The second reason is that the plaintiff has not demonstrated that she and her attorney can "fairly and adequately protect the interests of the class," as required by Practice Book § 87. Since at least 1984, when the case was remanded by the Supreme Court, the plaintiff has done little to bring it to trial. It has been on the dormancy list four times. Only on the eve of trial did the plaintiff move for leave to represent a class. As the United States Supreme Court noted in EastTexas Motor Freight System, Inc. v. Rodriguez,431 U.S. 395, 405, 97 S.Ct. 1891, 52 L.Ed.2d 453 (1977), failure promptly to move for class certification "bears strongly on the adequacy of representation that those class members might expect to receive."
Fair and adequate representation "is particularly important because the due process rights of absentee members may be implicated if they are inadequately represented by the named plaintiff." Key v. Gillette Co.,782 F.2d 5, 7 (1st Cir. 1986).

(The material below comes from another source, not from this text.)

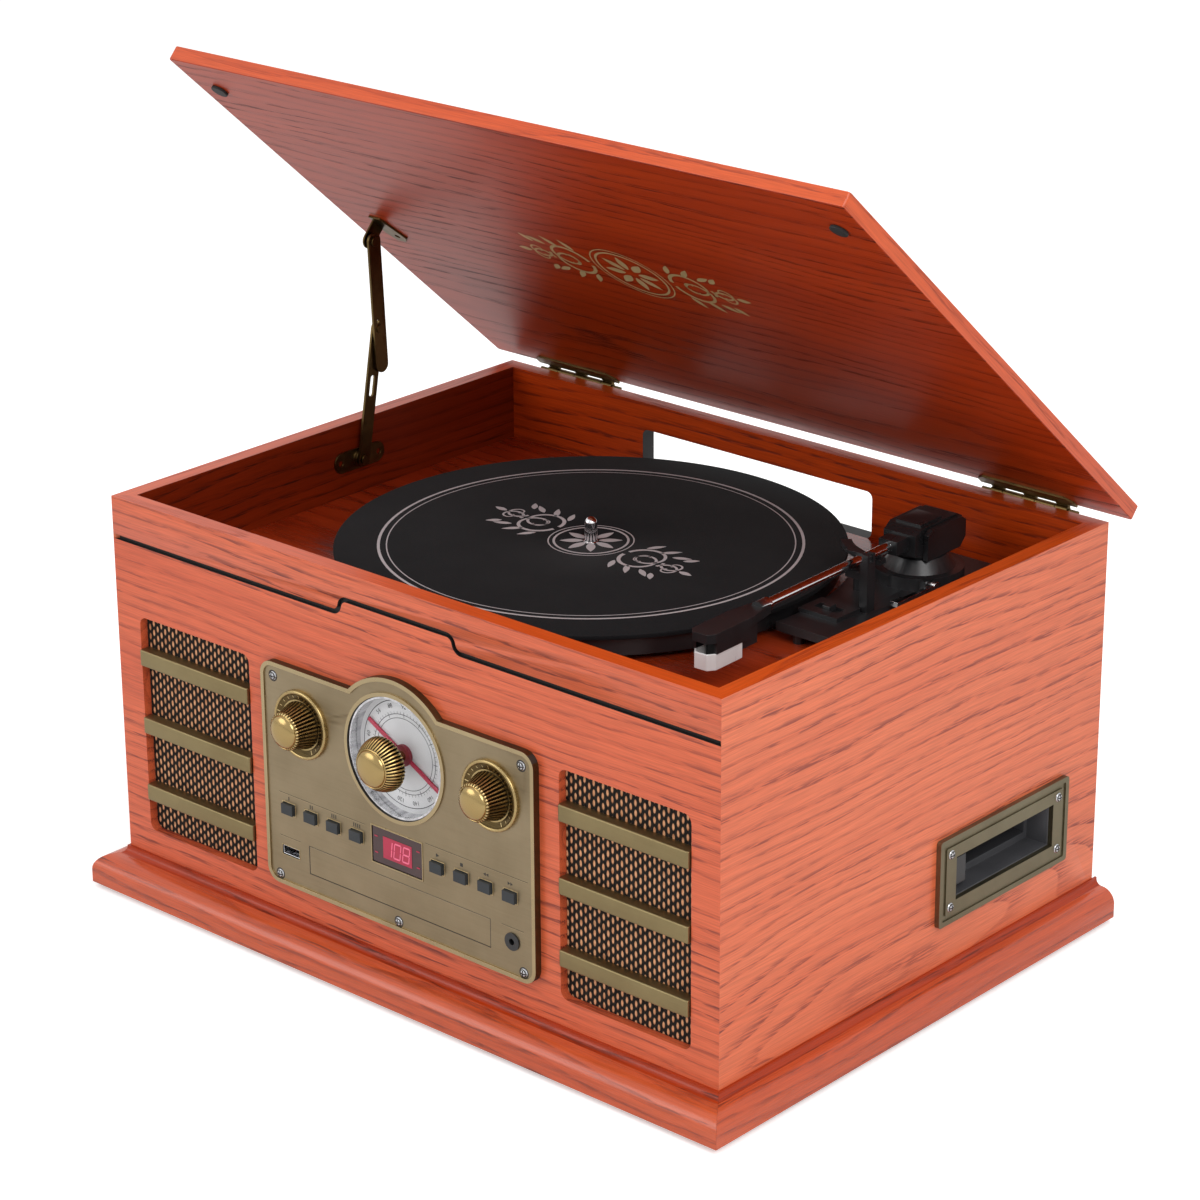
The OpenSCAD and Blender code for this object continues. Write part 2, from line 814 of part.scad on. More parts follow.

The plaintiff's lack of diligence in the prosecution of this case gives this court no confidence that the standard of professional representation prescribed by § 87 of the Practice Book will be met.
The third reason is that § 90 of the Practice Book requires that due notice be given to members of the class. Such notice would necessarily delay the trial. That is simply unacceptable. The plaintiff has only herself to blame for waiting so long to have the matter of class certification resolved. Now it is too late.
   The motion for certification as class action is denied.